---------- Data records

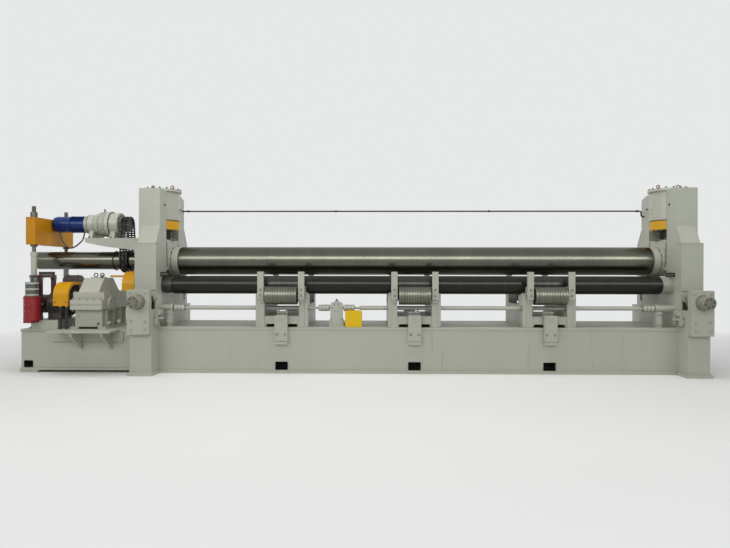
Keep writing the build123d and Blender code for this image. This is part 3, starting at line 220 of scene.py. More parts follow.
world = bpy.data.worlds.new("surround")
scene.world = world
sky = Shading(world)
background = surround_light(sky, "ShaderNodeBackground")
sky.add("ShaderNodeOutputWorld", sockets={"Surface": background})


def soft_lamp(name, place, aim, wide, high, watts, colour):
    """A large area lamp that points at a spot."""
    data = bpy.data.lights.new(name, "AREA")
    data.shape = "RECTANGLE"
    data.size = wide
    data.size_y = high
    data.energy = watts
    data.color = colour
    lamp = bpy.data.objects.new(name, data)
    lamp.location = place
    lamp.rotation_euler = (Vector(aim) - Vector(place)).to_track_quat("-Z", "Y").to_euler()
    scene.collection.objects.link(lamp)
    return lamp


DAYLIGHT = (1.0, 1.0, 0.98)
COOL_LIGHT = (0.98, 0.99, 1.0)
for lamp in (
    soft_lamp("roof_lamp", (-1.0, -1.5, 8.5), (-1.0, 0.0, 0.0), 14.0, 4.0, 560.0, DAYLIGHT),
    soft_lamp("front_lamp", (-4.0, -11.5, 6.5), (-1.5, 0.0, 1.0), 18.0, 4.0, 610.0, (1.0, 0.99, 0.96)),
    soft_lamp("right_lamp", (8.5, -8.0, 5.0), (0.0, 0.0, 1.0), 6.0, 4.0, 45.0, COOL_LIGHT),
    soft_lamp("rear_lamp", (-1.0, 9.0, 7.0), (-1.0, 0.0, 1.0), 12.0, 4.0, 420.0, COOL_LIGHT),
):
    lamp.visible_glossy = False
window_strip = soft_lamp("window_strip", (-1.0, -12.5, 7.4), (-1.0, 0.0, 1.7), 26.0, 4.2, 1850.0, DAYLIGHT)
window_strip.visible_diffuse = False


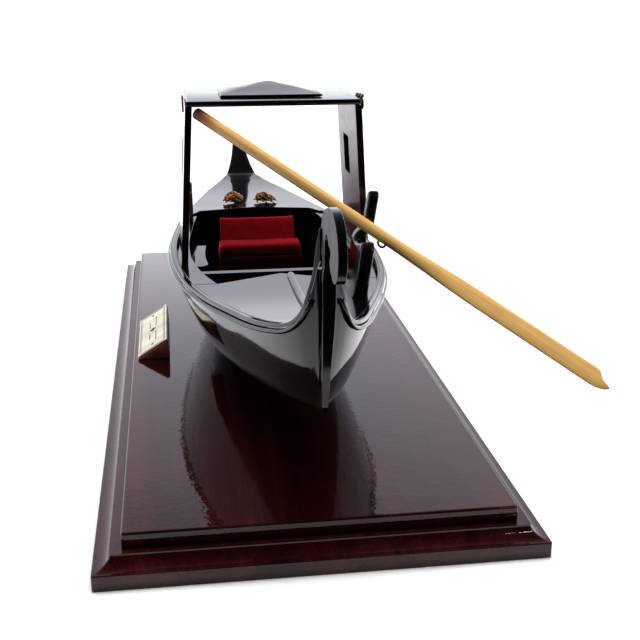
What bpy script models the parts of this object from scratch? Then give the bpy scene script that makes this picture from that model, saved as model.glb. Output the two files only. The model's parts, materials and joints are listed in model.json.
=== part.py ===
"""Display model of a Venetian gondola on a two-tier wooden base.

Units are metres, +Z up. The origin is the centre of the base's bottom face, +Y runs towards the prow and
+X to starboard. Every piece is one closed body of its own, and neighbours keep a gap of FIT between them.
"""
import math

import bmesh
import bpy
from mathutils import Matrix, Vector

MM = 0.001
FIT = 0.3 * MM                      # gap between pieces that touch

# Base
BASE_WIDTH = 200 * MM
BASE_LENGTH = 496 * MM
BAND_TOP = 7.4 * MM                 # top of the plinth's upright band
PLINTH_TOP = 12.8 * MM
COVE_LEDGE = 0.6 * MM               # flat ledge between the band and the cove
COVE_RUN = 7.0 * MM                 # how far the cove steps in
COVE_STEPS = 8
BOARD_INSET_SIDE = 12.6 * MM
BOARD_INSET_END = 11.4 * MM
BOARD_TOP = 20.2 * MM
BOARD_SCREWS = ((-70, -205), (70, -205), (-70, 205), (70, 205))     # x, y in mm
HULL_SCREWS = ((0, -15), (0, 95))
SCREW_SHANK_R = 1.5 * MM
SCREW_HEAD_R = 3.4 * MM
SCREW_HEAD_H = 2.4 * MM
SCREW_RECESS = 1.2 * MM             # the head sits this deep in the underside

# Nameplate
PLATE_LENGTH = 72.8 * MM
PLATE_THICK = 0.9 * MM
WEDGE_X = (-84.6 * MM, -65.2 * MM)
WEDGE_Y = -24.8 * MM
WEDGE_HEIGHT = 12.0 * MM

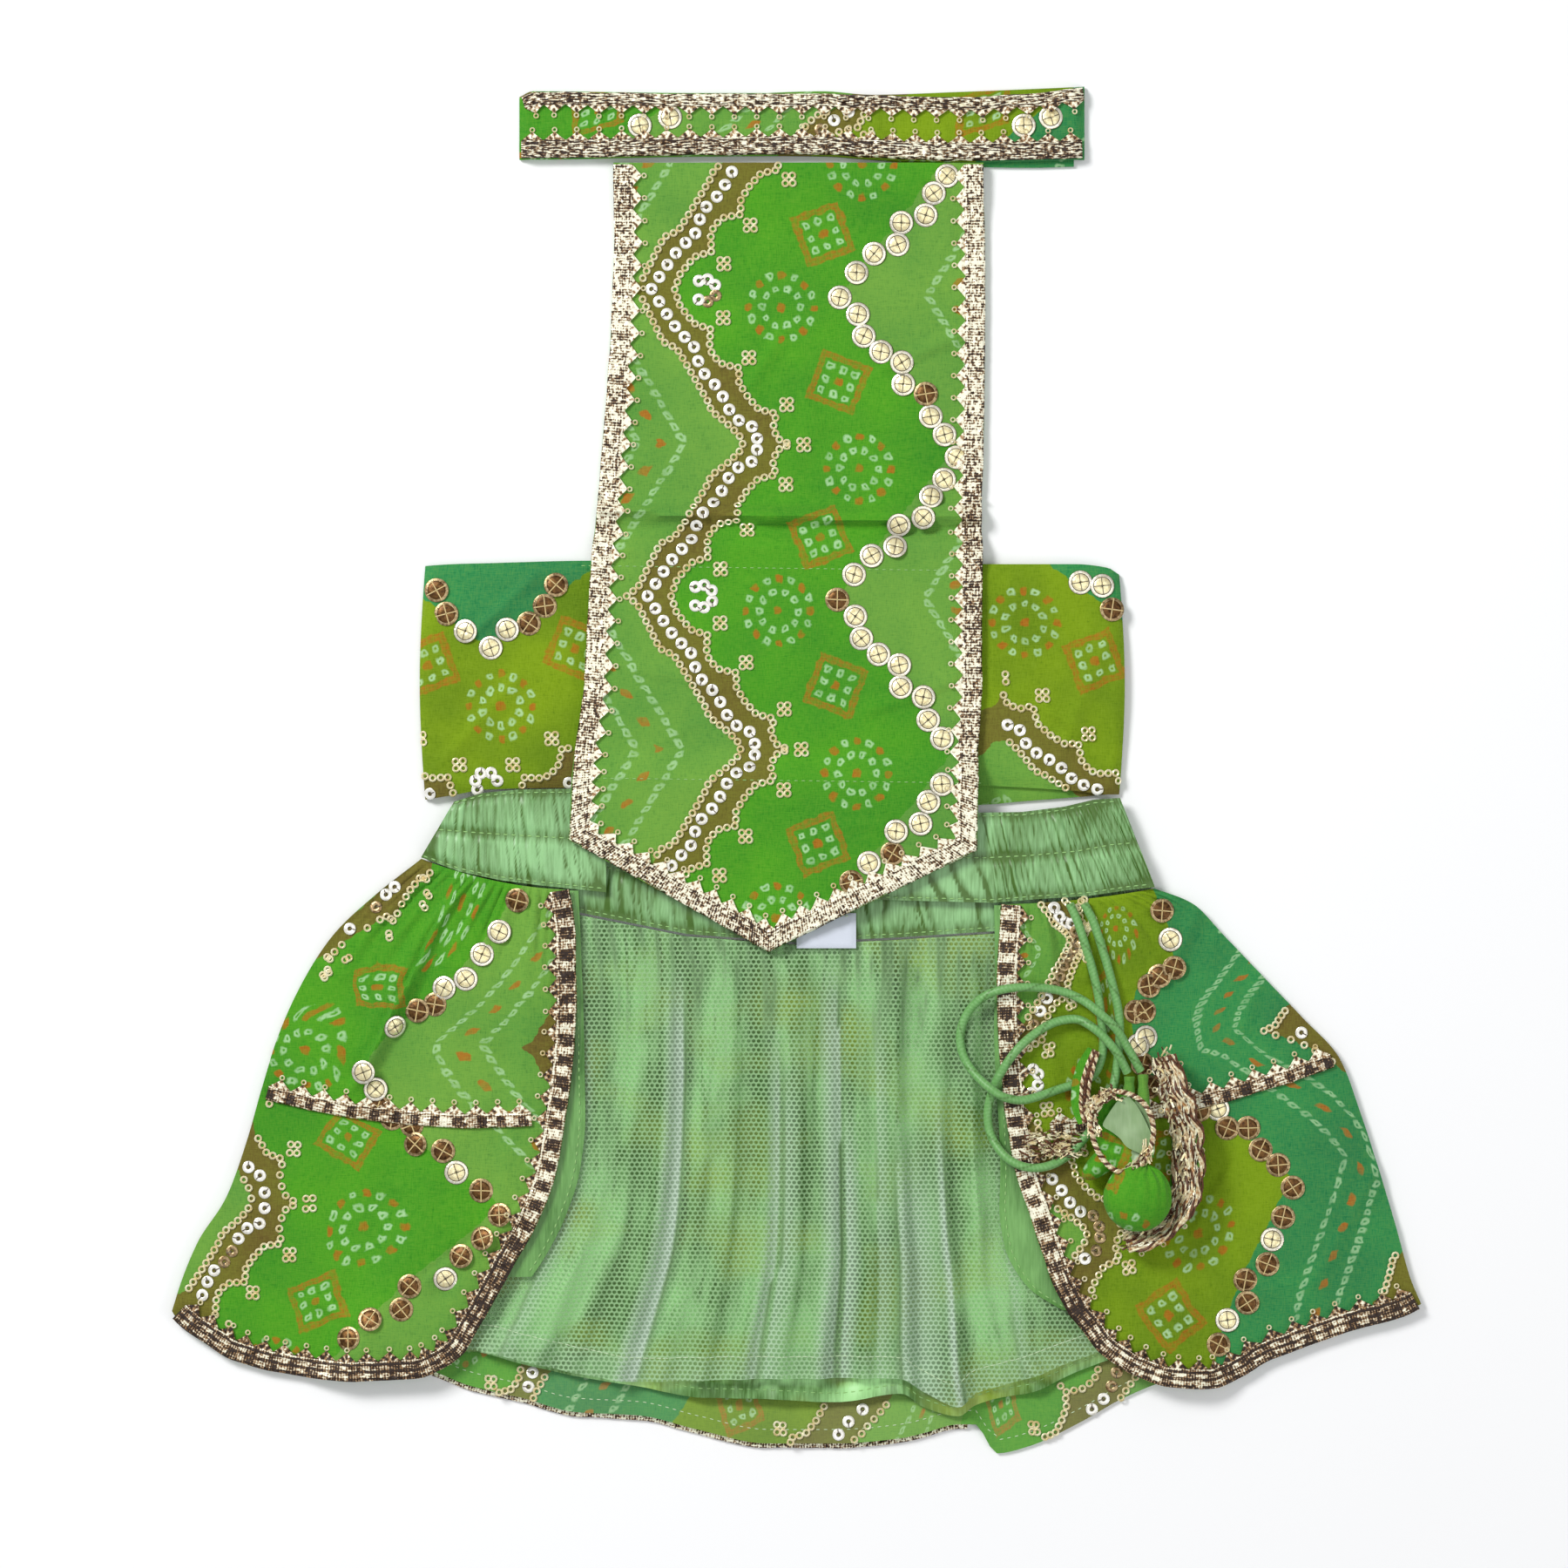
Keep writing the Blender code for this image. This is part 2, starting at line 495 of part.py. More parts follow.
def layer_point(u, v, column, left, right):
    """A place on a full layer of the skirt between the edges left(v) and right(v)."""
    def across(w):
        return left(w).lerp(right(w), u)
    start, end, spot = across(0.0), across(1.0), across(v)
    spot.y += (1 - v) * (waist_line(start.x) - start.y)
    spot.y += v * (read(BACK_HEM, column, end.x) - end.y)
    return spot


def inner_left(v):
    return edge(v, "left_open") - Vector((UNDER_FLAP, 0))


def inner_right(v):
    return edge(v, "right_open") + Vector((UNDER_FLAP, 0))


def outer_left(v):
    return edge(v, "left_side") + Vector((SIDE_MARGIN, 0))


def outer_right(v):
    return edge(v, "right_side") - Vector((SIDE_MARGIN, 0))


def hem_lift(x, y, spread):
    """How far the back of the skirt rides up over its hem lace."""
    from_hem = y - read(BACK_HEM, "outer", x)
    near = 1 - smoothstep(HEM_LACE_WIDTH + 0.8 + spread, HEM_LACE_WIDTH + 5.8 + spread, from_hem)
    laced = smoothstep(LACED_HEM[0] - 9 - spread, LACED_HEM[0] - 1 - spread, x)
    laced *= 1 - smoothstep(LACED_HEM[1] + 1 + spread, LACED_HEM[1] + 7 + spread, x)
    return HEM_LIFT * near * laced


def fold_rise(u, v, column):
    """Rise of the folds; they lie flat again beneath the facings."""
    spot = layer_point(u, v, "net", inner_left, inner_right)
    hem_x = mix(inner_left(1.0).x, inner_right(1.0).x, u)
    free = smoothstep(2.5, 7.0, spot.x - read(SKIRT, "left_facing", v))
    free *= smoothstep(2.5, 7.0, read(SKIRT, "right_facing", v) - spot.x)
    rise = 0.0
    for fold in FOLDS:
        offset = abs(hem_x - fold.hem_x) / fold.half_width
        rise = max(rise, getattr(fold, column) * max(1 - offset, 0.0))
    return rise * free * mix(0.35, 1.0, smoothstep(0.0, 0.8, v)) * smoothstep(0.0, 0.08, v)


def fold_columns():
    """A column at the foot, crest and foot of each fold, and a few beneath the flaps."""
    start, end = inner_left(1.0).x, inner_right(1.0).x
    marks = [start, start + 14, end - 14, end]
    for fold in FOLDS:
        marks += [fold.hem_x - fold.half_width, fold.hem_x, fold.hem_x + fold.half_width]
    marks.sort()
    kept = [marks[0]]
    for mark in marks[1:]:
        if mark - kept[-1] > 0.9:
            kept.append(mark)
    return [(mark - start) / (end - start) for mark in kept]


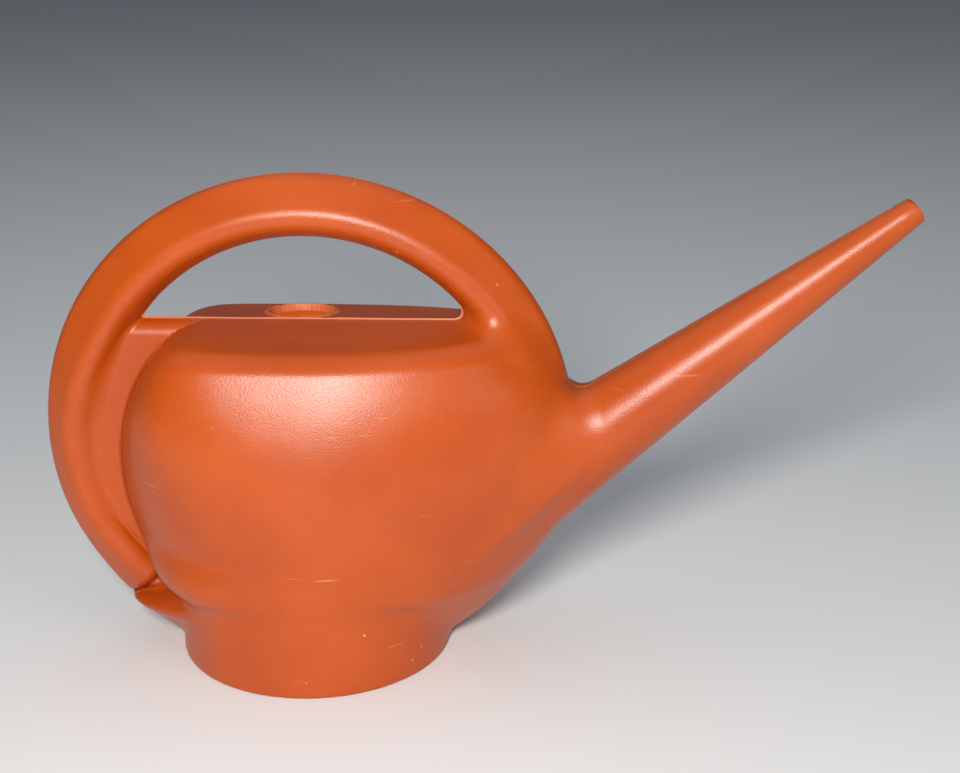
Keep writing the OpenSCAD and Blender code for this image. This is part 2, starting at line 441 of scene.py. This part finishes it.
# The spout ends at the land, where its cut tip is a piece of its own
centre = points[quads].mean(1)
back, out = along_spout(*centre.T)
quads = quads[(back > LAND) | (out > 60.0) | (centre[:, 0] < 200.0)]
edge_points = np.unique(borders(quads))
back, out = along_spout(*points[edge_points].T)
near_land = (np.abs(back - LAND) < 6.0) & (out < 40.0)
edge_points = edge_points[near_land]
shift = back[near_land] - LAND
land_r = MOUTH_R + LAND * math.tan(SPOUT_TAPER)
foot_of = MOUTH - LAND * MOUTH_AXIS
moved = points[edge_points] + shift[:, None] * MOUTH_AXIS - foot_of
points[edge_points] = foot_of + unit(moved) * land_r

# Each face belongs to the region whose solid it lies on
centre = points[quads].mean(1)
cx, cy, cz = centre.T
fields = np.stack(
    [
        flank_field(cx, cy, cz),
        foot_field(cx, cy, cz),
        spout_field(cx, cy, cz),
        tube_field(cx, cy, cz),
        web_field(cx, cy, cz),
    ]
)
nearest = fields.argmin(0)
angle = ring_angle(cx, cz)
region = np.where(cy < 0, "tank_right_half", "tank_left_half").astype("U20")
region[nearest == 1] = "foot_skirt"
region[nearest == 2] = "spout_tube"
region[nearest == 3] = "handle_grip"
region[(nearest == 3) & (angle > LEG_FROM)] = "handle_back_tube"
region[(nearest == 4) & (cz > 40.0)] = "handle_web"
region[(cz < 1.0) & (np.hypot(cx, cy) < FOOT_R - FOOT_EDGE)] = "base_panel"


def crease_depth(p):
    """Painted shade for the dark crease between the tank and the web or back tube: one in the crease,
    falling to zero beside it.
    """
    x, y, z = p.T
    flank = flank_field(x, y, z)
    other = np.minimum(web_field(x, y, z), tube_field(x, y, z))
    angle = ring_angle(x, z)
    along = smooth((178.0 - z) / 45.0) * smooth((227.0 - angle) / 5.0) * (x < -50.0)
    return along * np.exp(-(((flank - other) / 1.5) ** 2))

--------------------

◆ **What is required**
Output, please, only the lines running from the start of the entries through the line that contains "return lamp", including both of those lines.

◆ **Result below**
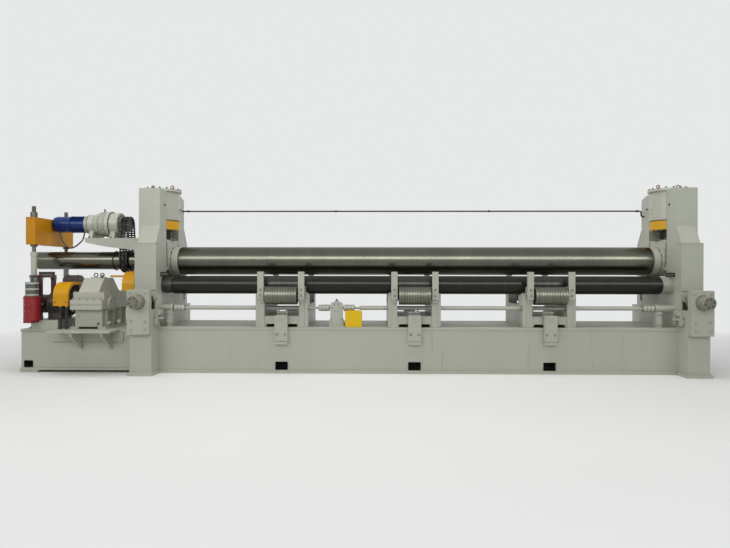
Keep writing the build123d and Blender code for this image. This is part 3, starting at line 220 of scene.py. More parts follow.
world = bpy.data.worlds.new("surround")
scene.world = world
sky = Shading(world)
background = surround_light(sky, "ShaderNodeBackground")
sky.add("ShaderNodeOutputWorld", sockets={"Surface": background})


def soft_lamp(name, place, aim, wide, high, watts, colour):
    """A large area lamp that points at a spot."""
    data = bpy.data.lights.new(name, "AREA")
    data.shape = "RECTANGLE"
    data.size = wide
    data.size_y = high
    data.energy = watts
    data.color = colour
    lamp = bpy.data.objects.new(name, data)
    lamp.location = place
    lamp.rotation_euler = (Vector(aim) - Vector(place)).to_track_quat("-Z", "Y").to_euler()
    scene.collection.objects.link(lamp)
    return lamp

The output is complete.